Holcim Liban, Lebanon’s largest cement producer, is partly owned by the Maronite church, which has a 4.13 percent stake. The company made $167 million of revenues in 2008.
Haddad called the banning of cement imports a “mistake” and agreed that protection was being applied selectively. “Uniceramic has been discriminated against unfavorably; other industries are being positively discriminated for. [In that] there is no doubt,” he said.
In September 2009, Uniceramic finally filed for bankruptcy with $12 million in liabilities. When capital losses are also taken into account, Ghorra says the company is down around $17 million. Uniceramic’s shares were delisted from the Beirut Stock Exchange in November of last year.

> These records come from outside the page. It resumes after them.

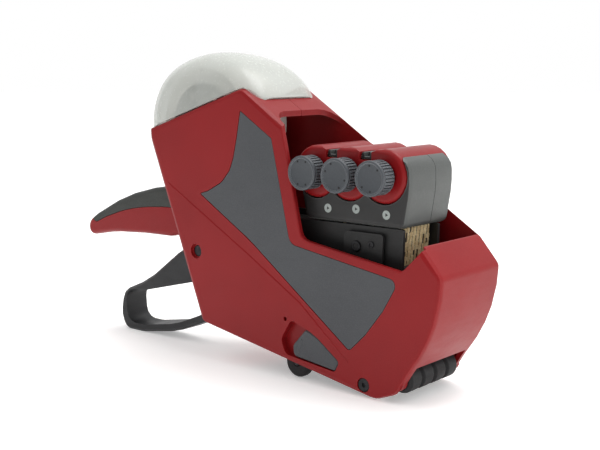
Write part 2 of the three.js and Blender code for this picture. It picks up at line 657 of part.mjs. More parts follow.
function addCasing() {
  const casingCorners = [
    [41.2, 100, 4],
    [45.6, casingFloor, 3.2],
    [casingFrontX - 3, casingFloor, 3.2],
    [casingFrontX, 98, 30],
    [casingFrontX - 0.3, 113.6, 9],
    [43, 113.6, 5],
  ];
  const shellThick = 1.8;
  const outer = slab(rounded(casingCorners, 0, 0.4), headNear, headFar, 2.6, 2);
  const hollow = slab(rounded(casingCorners, shellThick), headNear + shellThick, headFar - shellThick);
  const bandSlot = box(48.6, casingFrontX - 4.2, -cheekIn, cheekIn, 76, 84);
  const [first, , last] = knobAxes;
  const capRoom = lobes(lobeRadius + gap, headNear - 5, headFar + 5)
    .add(box(first[0] - lobeRadius, last[0], -30, 30, first[1], 130))
    .add(box(30, first[0], -30, 30, first[1] - 6, 130));
  const casing = outer.subtract(hollow).subtract(bandSlot).subtract(capRoom);
  const half = (sign) => casing.intersect(
    sign < 0 ? box(0, 200, -100, headSeam - gap / 2, 0, 200) : box(0, 200, headSeam + gap / 2, 100, 0, 200),
  ).decompose().sort((a, b) => b.volume() - a.volume())[0];
  add('head_casing_right', half(-1), 'charcoalPlastic');
  add('head_casing_left', half(1), 'charcoalPlastic');

  // The cap's three lobes lie round the selectors and close over the bands.
  const capNear = headNear - 0.5;
  const capFar = headFar + 0.5;
  const capThick = 1.5;
  const valley = first[1] + 7.8;
  let cap = lobes(lobeRadius, capNear, capFar)
    .add(box(first[0], last[0], capNear, capFar, first[1], valley));
  cap = cap.subtract(
    lobes(lobeRadius - capThick, capNear + capThick, capFar - capThick)
      .add(box(first[0], last[0], capNear + capThick, capFar - capThick, first[1] - 12, valley - capThick)),
  );
  const under = box(30, 120, headNear + shellThick - 0.2, headFar - shellThick + 0.2, 80, first[1] - 1);
  const bores = wasm.Manifold.union(knobAxes.map((axis) => rod(axis, 5 + gap, headNear - 4, headNear + 4)));
  const farBores = wasm.Manifold.union(
    knobAxes.map((axis) => rod(axis, shaftRadius + gap, headFar - 4, headFar + 4)),
  );
  cap = cap.subtract(under).subtract(bores).subtract(farBores);
  const windows = [0, 1].map((i) => (first[0] + last[0]) / 2 + (i - 0.5) * knobPitch);
  for (const x of windows) cap = cap.subtract(box(x - 3.5, x + 3.5, capNear - 1, -6, valley - 0.6, 130));
  add('head_cap', cap, 'redPlastic');

  windows.forEach((x, i) => {
    const low = valley - 0.3;
    const high = valley + 3;
    const insert = slab(rounded([
      [x - 3.2, high, 0.8], [x - 3.2, low, 0], [x + 3.2, low, 0], [x + 3.2, high, 0.8],
    ]), capNear + 1.4, -6 - gap).subtract(slab(polygon(
      [x - 1.5, high + 1], [x - 1.5, low + 1.2], [x + 1.5, low + 1.2], [x + 1.5, high + 1],
    ), capNear - 1, capNear + 4.5));
    add(`digit_window_${i + 1}`, insert, 'greyPlastic');
  });
}

function addSelectors() {
  const knobBack = headNear - 2.1;
  const face = knobBack - knobLength;
  const bandHalf = (bandCount * bandPitch) / 2;
  const bandWheelRadius = 8;
  knobAxes.forEach((axis, i) => {
    const knob = turned(axis, [
      [0, face + 0.5], [knobRadius - 1.6, face + 0.5], [knobRadius - 1.3, face], [knobRadius - 0.5, face],
      [knobRadius, face + 0.5], [knobRadius, knobBack], [shaftRadius + gap, knobBack],
      [shaftRadius + gap, face + 2.6], [0, face + 2.6],
    ], 24);
    add(`selector_knob_${i + 1}`, knob, 'greyPlastic');

    const shaft = rod(axis, shaftRadius, face + 2.9, headFar - 0.4)
      .add(rod(axis, 4.7, bandHalf - bandPitch, bandHalf - 0.5, 16));
    add(`selector_shaft_${i + 1}`, shaft, 'steel');

    const collar = turned(axis, [
      [shaftRadius + gap, bandHalf - 0.2], [4.7, bandHalf - 0.2], [4.7, bandHalf + 1.7],
      [shaftRadius + gap, bandHalf + 1.7], [shaftRadius + gap, bandHalf - 0.2],
    ], 16);
    add(`selector_collar_${i + 1}`, collar, 'charcoalPlastic');

    const bushing = turned(axis, [
      [shaftRadius + gap, headNear - 1.7], [6, headNear - 1.7], [6, headNear - 0.8],
      [5, headNear - 0.8], [5, headNear + 2.4], [shaftRadius + gap, headNear + 2.4],
      [shaftRadius + gap, headNear - 1.7],
    ], 20);
    add(`selector_bushing_${i + 1}`, bushing, 'charcoalPlastic');

    const wheels = turned(axis, [
      [5, -bandHalf], [bandWheelRadius, -bandHalf], [bandWheelRadius, bandHalf], [5, bandHalf], [5, -bandHalf],
    ], 20);
    add(`band_wheels_${i + 1}`, wheels, 'charcoalPlastic');

    // One belt for each digit, lying side by side round the wheel and the print head's lower bar.
    const low = anvilAxes[i];
    const round = (grow) => {
      const circles = [[axis, bandWheelRadius + grow], [low, anvilRadius + grow]];
      // The front pack also runs over a bar that holds it out near the head's front.
      if (i === 2) circles.push([guideBar, 1.5 + grow]);
      return beltAround(circles);
    };
    const beltIn = round(gap);
    const beltOut = round(gap + bandThick);
    const belts = slab(beltOut, -bandHalf, bandHalf).subtract(slab(beltIn, -bandHalf - 1, bandHalf + 1));
    add(`type_bands_${i + 1}`, belts, 'bandGold');
  });
}

function addInkRoller() {
  const plateIn = cheekOut + 0.6;
  const plateOut = plateIn + 1.6;
  const reach = 50.7;
  const lean = Math.asin(4 / reach);
  const rollerAxis = [inkArmAxis[0] + 4, inkArmAxis[1] - reach * Math.cos(lean)];
  const [rollerX, rollerZ] = rollerAxis;
  const armCorners = [
    [69.6, 76.9, 3],
    [69.6, 60, 12],
    [rollerX - 8.6, rollerZ + 2.6, 1],
    [rollerX - 8.2, rollerZ - 2.4, 1],
    [rollerX + 2.7, rollerZ - 2.7, 2.4],
    [91.4, 50, 20],
    [92.4, 76.9, 1.5],
  ];
  const plate = slab(rounded(armCorners), -plateOut, -plateIn)
    .subtract(rod(inkArmAxis, 2.4 + runningGap, -30, 0, 16))
    .subtract(slab(rounded([[79.5, 62, 2], [80.5, 30, 1.5], [83, 30, 1.5], [87.5, 62, 2]]), -30, 0));
  const tie = box(rollerX - 8.2, rollerX - 6.4, -plateIn - 0.3, plateIn + 0.3, rollerZ - 1.2, rollerZ + 3);
  const arm = bothSides(plate).add(tie).subtract(rod(rollerAxis, 1.2 + gap, -30, 30));
  add('ink_arm', arm, 'charcoalPlastic');
  const rollerHalf = cheekIn - 1.6;
  add('ink_roller', turned(rollerAxis, [
    [1.2 + gap, -rollerHalf], [inkRollerRadius, -rollerHalf], [inkRollerRadius, rollerHalf],
    [1.2 + gap, rollerHalf], [1.2 + gap, -rollerHalf],
  ], 24), 'inkFelt');
  add('ink_roller_pin', rod(rollerAxis, 1.2, -plateOut + 0.1, plateOut - 0.1, 14), 'steel');
}

// ---- label feed ----
function addFeed() {
  const teeth = 12;
  const outline = [];
  for (let k = 0; k < teeth; k++) {
    for (const [share, radius] of [[0, 8.2], [0.45, 8.2], [0.6, 9.6], [0.85, 9.6]]) {
      const angle = ((k + share) * 2 * Math.PI) / teeth;
      outline.push(new THREE.Vector2(feedAxis[0] + radius * Math.cos(angle), feedAxis[1] + radius * Math.sin(angle)));
    }
  }
  const bore = rod(feedAxis, 2 + gap, -20, 20, 18);
  const wheel = bothSides(slab(outline, -9, -5)).add(rod(feedAxis, 6.6, -11.6, 8, 24)).subtract(bore);
  add('feed_wheel', wheel, 'charcoalPlastic');

  const ratchet = [];
  const ratchetTeeth = 12;
  for (let k = 0; k < ratchetTeeth; k++) {
    for (const [share, radius] of [[0.5, 6.2], [0.56, 8], [1.45, 6.2]]) {
      const angle = ((k + share) * 2 * Math.PI) / ratchetTeeth;
      ratchet.push(new THREE.Vector2(feedAxis[0] + radius * Math.cos(angle), feedAxis[1] + radius * Math.sin(angle)));
    }
  }
  add('ratchet_wheel', slab(ratchet.slice(0, -1), 9.2, 11.8).subtract(bore), 'steel');
  add('feed_axle', rod(feedAxis, 2, -halfWidth + 1.6, halfWidth - 1.6, 18), 'steel');

  const pawl = slab(rounded([
    [pawlAxis[0] - 3.4, pawlAxis[1] + 3.4, 3], [pawlAxis[0] - 8.4, pawlAxis[1] - 6.6, 0.4],
    [pawlAxis[0] - 6.6, pawlAxis[1] - 7.4, 0.4], [pawlAxis[0] + 3.6, pawlAxis[1] - 2.4, 3],
    [pawlAxis[0] + 3.2, pawlAxis[1] + 3.4, 3],
  ]), 9.4, 11.6).subtract(rod(pawlAxis, 1.4 + gap, 0, 20, 14));
  add('feed_pawl', pawl, 'steel');
}

// ---- bottom flap with its platen and guide wheels, latches, applicator ----
function addFlap() {
  const flapHalf = innerHalf - 0.4;
  const thick = 2.2;
  const plate = slab(polygon(
    [flapRearX, bottomAt(flapRearX)], [89, bottomAt(89)], [89, bottomAt(89) + thick],
    [flapRearX, bottomAt(flapRearX) + thick],
  ), -flapHalf, flapHalf);
  const wheelOut = innerHalf - 2.7;
  const wheelIn = wheelOut - 5;
  const lug = bothSides(slab(rounded([
    [guideAxis[0] - 4, bottomAt(guideAxis[0] - 4) + 1, 0], [guideAxis[0] - 3, guideAxis[1] - 3, 2.6],
    [guideAxis[0] + 3, guideAxis[1] - 3, 2.6], [guideAxis[0] + 4, bottomAt(guideAxis[0] + 4) + 1, 0],
  ]), -wheelIn + 0.4, -wheelIn + 2.6));
  const wheelRoom = bothSides(box(
    guideAxis[0] - guideWheelRadius - 0.8, guideAxis[0] + guideWheelRadius + 0.8,
    -wheelOut - 0.6, -wheelIn + 0.2, -5, 30,
  ));
  const pocketRoom = bothSides(box(34, 78, -30, -halfWidth + pocketDepth + 0.4, -5, 40));
  const flap = plate.subtract(pocketRoom).add(lug).subtract(wheelRoom)
    .add(rod(flapAxis, 3.7, -flapHalf, flapHalf, 20))
    .subtract(rod(flapAxis, 2 + runningGap, -40, 40, 18))
    .subtract(rod(guideAxis, 1.6 + gap, -40, 40, 16));
  add('bottom_flap', flap, 'charcoalPlastic');

  const pin = rod(flapAxis, 2, -halfWidth + 0.6, halfWidth - 0.6, 18)
    .add(rod(flapAxis, 3.2, -halfWidth + 0.4, -halfWidth + 1.4, 20))
    .subtract(rod(flapAxis, 1.2, -halfWidth, -halfWidth + 1.2, 6));
  add('flap_hinge_screw', pin, 'darkRubber');

  const padTop = thick + 0.2;
  add('platen_pad', slab(polygon(
    [60, bottomAt(60) + padTop], [83.5, bottomAt(83.5) + padTop],
    [83.5, bottomAt(83.5) + padTop + 1.1], [60, bottomAt(60) + padTop + 1.1],
  ), -15, 15), 'darkRubber');

  add('guide_axle', rod(guideAxis, 1.6, -wheelOut - 0.2, wheelOut + 0.2, 14), 'steel');
  const wheel = turned(guideAxis, [
    [1.6 + gap, -wheelOut], [guideWheelRadius - 1.2, -wheelOut], [guideWheelRadius, -wheelOut + 1.2],
    [guideWheelRadius, -wheelIn - 0.6], [guideWheelRadius - 0.6, -wheelIn], [1.6 + gap, -wheelIn],
    [1.6 + gap, -wheelOut],
  ], 24);
  add('guide_wheel_right', wheel, 'darkRubber');
  add('guide_wheel_left', mirrored(wheel), 'darkRubber');
}

function addLatches() {
  const face = -halfWidth + 0.35;
  const button = slab(rounded(latchButtonCorners, gap), face, -halfWidth + latchDepth - gap, 0.6, 1);
  const thumbRib = slab(rounded([[49.4, 22, 0.8], [47.4, 15.4, 0.8], [48.8, 15.1, 0.6], [50.8, 21.6, 0.6]]), face - 0.3, face + 1);
  const stem = slab(rounded([
    [53, 20.8, 1], [53, 15.4, 1], [60, 14.6, 1], [60, 18.8, 1],
  ]), face + 2, -halfWidth + pocketDepth + 1.6);
  const latch = button.add(thumbRib).add(stem);
  add('latch_button_right', latch, 'greyPlastic');
  add('latch_button_left', mirrored(latch), 'greyPlastic');
}

function addApplicator() {
  const half = 20.2;
  const discs = 4;
  const pitch = (2 * half) / discs;
  const profile = [[1.8 + gap, -half]];
  for (let k = 0; k < discs; k++) {
    const start = -half + k * pitch;
    profile.push([applicatorRadius - 1.4, start + (k ? 0.5 : 0)], [applicatorRadius, start + 1.6]);
    profile.push([applicatorRadius, start + pitch - 1.6], [applicatorRadius - 1.4, start + pitch - (k < discs - 1 ? 0.5 : 0)]);
  }
  profile.push([1.8 + gap, half], [1.8 + gap, -half]);
  add('applicator_roller', turned(applicatorAxis, profile, 16), 'darkRubber');
  add('applicator_axle', rod(applicatorAxis, 1.8, -halfWidth + 1.6, halfWidth - 1.6, 16), 'steel');
}

addHousing();
addRollCover();
addRoll();
addHandle();
addTrigger();
addCarrier();
addCasing();
addSelectors();
addInkRoller();
addFeed();
addFlap();
addLatches();
addApplicator();

export default part;
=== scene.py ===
import json
import math
import random

import bmesh
import bpy
from mathutils import Matrix, Vector

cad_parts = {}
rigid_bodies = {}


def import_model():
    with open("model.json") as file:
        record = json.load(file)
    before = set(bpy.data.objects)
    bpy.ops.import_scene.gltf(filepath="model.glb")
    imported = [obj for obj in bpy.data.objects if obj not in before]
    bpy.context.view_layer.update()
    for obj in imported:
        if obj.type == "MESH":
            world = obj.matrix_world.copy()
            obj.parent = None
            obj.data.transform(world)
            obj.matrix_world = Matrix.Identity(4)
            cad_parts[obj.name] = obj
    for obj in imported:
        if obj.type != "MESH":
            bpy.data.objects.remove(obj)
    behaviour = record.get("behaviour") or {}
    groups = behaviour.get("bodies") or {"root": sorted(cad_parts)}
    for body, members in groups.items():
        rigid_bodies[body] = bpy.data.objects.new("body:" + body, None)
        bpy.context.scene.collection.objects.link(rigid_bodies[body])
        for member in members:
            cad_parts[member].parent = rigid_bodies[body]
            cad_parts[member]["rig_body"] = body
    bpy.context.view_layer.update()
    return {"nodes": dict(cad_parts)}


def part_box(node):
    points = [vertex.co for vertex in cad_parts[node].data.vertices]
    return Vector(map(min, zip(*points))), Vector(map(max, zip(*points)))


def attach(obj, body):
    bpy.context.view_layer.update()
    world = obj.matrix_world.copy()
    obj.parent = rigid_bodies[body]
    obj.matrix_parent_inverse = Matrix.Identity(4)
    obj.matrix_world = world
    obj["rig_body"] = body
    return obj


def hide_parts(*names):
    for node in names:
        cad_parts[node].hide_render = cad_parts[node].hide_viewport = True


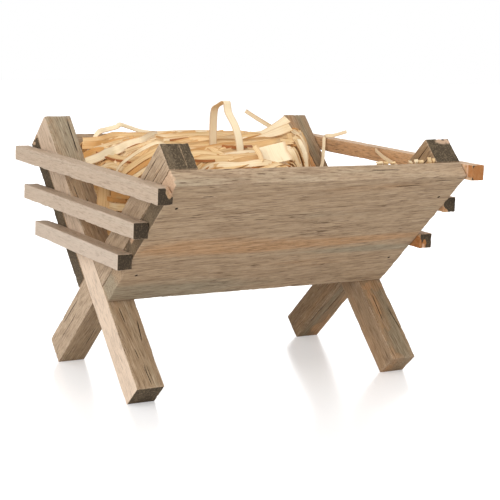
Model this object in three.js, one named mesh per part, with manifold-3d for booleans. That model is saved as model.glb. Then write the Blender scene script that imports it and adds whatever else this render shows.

Nonetheless, Ghorra insists that since energy prices have now stabilized the company can be profitable once again, citing a study conducted by major international accounting and consulting firm Deloitte & Touche. Deloitte & Touche declined to provide the study due to confidentiality constraints. Ghorra was not available for further comment on the issue. Ghorra said that his company has sold Uniceramic’s name to Qatar for $1 million and is currently seeking both foreign and local investors to buy in.
“We are talking to two parties in order for them to buy the entire company, and we are willing to let them keep a part of the staff,” Ghorra said.
It seems the company is not just targeting the private sector for help.
“We did not knock on the prime minister’s door before, but we are knocking on it now,” he added.
As for Lebanon’s industrial sector, it continues to attract less investment and constitutes a decreasing portion of gross domestic product. It may well be the case that unless companies, let alone sectors, are treated equally then this trend will continue, and the fate of Uniceramic may well be replicated across other industries.
“Uniceramic was around for 30 years; in just a few years, energy prices increased, hit its budget and now it’s gone,” said Gorayeb. “We weren’t born just to close factories. We have to get to a point where we have logical solutions because what is happening is not logical.”